They go into the library, where they find a drawing of a decapitated Valentin. As the police and Father Brown investigate, Father Brown initially considers that Brayne must have committed this murder as well, but he then finds that the second corpse is Brayne, noticing that the hair and chipped ear are the same. Father Brown also tells Valentin that Brayne was considering joining his church, to which Valentin sneeringly remarks that Brayne was probably going to give much of his fortune to the church. Valentin then retires to his study. Ivan, Valentin’s attendant, argues that the first corpse belongs to Arnold Becker, a criminal who went by many names. Arnold had a twin brother named Louis, who was guillotined nearby only the day before. In a conversation with O’Brien and Dr. Simon, Father Brown tells them that Brayne did not leave the garden and that after he was killed, his head was switched with the guillotined head of Louis Becker. He then explains that Valentin was present at the execution and was able to take the head on the pretense of wanting to use it for criminological study. This is why the head had an odd, yellow color—it had been dead much longer than the body found with it. Valentin, being fiercely anti-clerical, reacted violently to the suggestion that fellow skeptic Brayne might give his fortune to the Catholic Church, and to prevent this, he killed him using O’Brien’s sword before switching his head with Becker’s. Father Brown then goes to the study to have Valentin confess his crime, but the men find Valentin dead, having deliberately taken an overdose of pills.

Story 3 Summary: “The Queer Feet”

An unnamed narrator tells the story of Father Brown’s luckiest case. A Jewish man named Mr. Lever invites Father Brown to the Vernon Hotel, where the prestigious club The Twelve True Fishermen meets for their annual dinner. He is there because a waiter at the hotel recently suffered a stroke and Mr. Lever suspects foul play. While writing in his room, Father Brown hears footsteps outside his door that start out small and rapid but then become slow and stamping, alternating between walking and running. Father Brown finds the nature of these footsteps strange, but he concludes that the steps are from the same person despite the vastly contrasting movements. Knowing that the door to the office is locked, Father Brown goes into the cloakroom to investigate. There, he encounters a tall, foreign man who asks for his hat and coat. Father Brown concludes that the man has silver in his pocket, noting that the semi-precious metal is highly valuable in large amounts. After the man menacingly says that he does not want to threaten Father Brown, Father Brown replies that he does want to threaten the man with his eternal fate. He then greets the man as Flambeau. Astounded, Flambeau sits down in a nearby chair.

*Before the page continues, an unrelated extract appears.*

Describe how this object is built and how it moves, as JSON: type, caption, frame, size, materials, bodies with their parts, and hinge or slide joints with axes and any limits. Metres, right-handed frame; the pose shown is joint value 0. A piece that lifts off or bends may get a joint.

Meanwhile, members of the club talk and joke at the dinner. These include the club’s vice president, the Duke of Chester; the manager, Mr. Audley; Colonel Pound; and others. When one of the waiters stops in the middle of walking, however, the wealthy men become disturbed. Another waiter says that he wants to speak to the proprietor. As the men discuss the number of waiters, Mr. Lever reveals that one of the waiters has died. The colonel suspects that the waiter was a thief and had stolen the silver fish plates. When asked, Father Brown says that he does not know the thief’s real name but that he repented before returning the silver. He then reveals the story of his encounter with Flambeau, noting that the criminal had donned the clothes of a waiter before Father Brown found him out. When Father Brown concludes his story, the men talk about how smart the thief must have been to be able to appear as a gentleman. Father Brown then says that he believes it must be equally difficult for a gentleman to pose as a waiter. He then says farewell and leaves the hotel.

Stories 1-3 Analysis

The first three stories in the collection introduce its protagonist—the Catholic priest and amateur detective Father Brown. In the first story, “The Blue Cross,” the protagonist is another detective, Aristide Valentin, who watches Father Brown from afar without knowing who he is. This narrative device, common in detective series, allows Chesterton to introduce Father Brown through the eyes of another seasoned detective, familiarizing readers with Father Brown’s methods while illustrating his extraordinary skill through Valentin’s amazement. Through Valentin’s eyes, the reader sees Father Brown’s eccentric methodology: In his attempt to get the police’s attention, he disrupts the balance everywhere he goes, throwing the soup, switching the salt and sugar, switching the cardboard signs for the nuts and oranges, overpaying the waiter at the second restaurant, and breaking the window. Despite his eccentricity, he deeply values reason and is highly observant. When Hercule Flambeau does not object to being overcharged in the restaurant, for example, Father Brown knows that he is hiding something and trying to escape notice. 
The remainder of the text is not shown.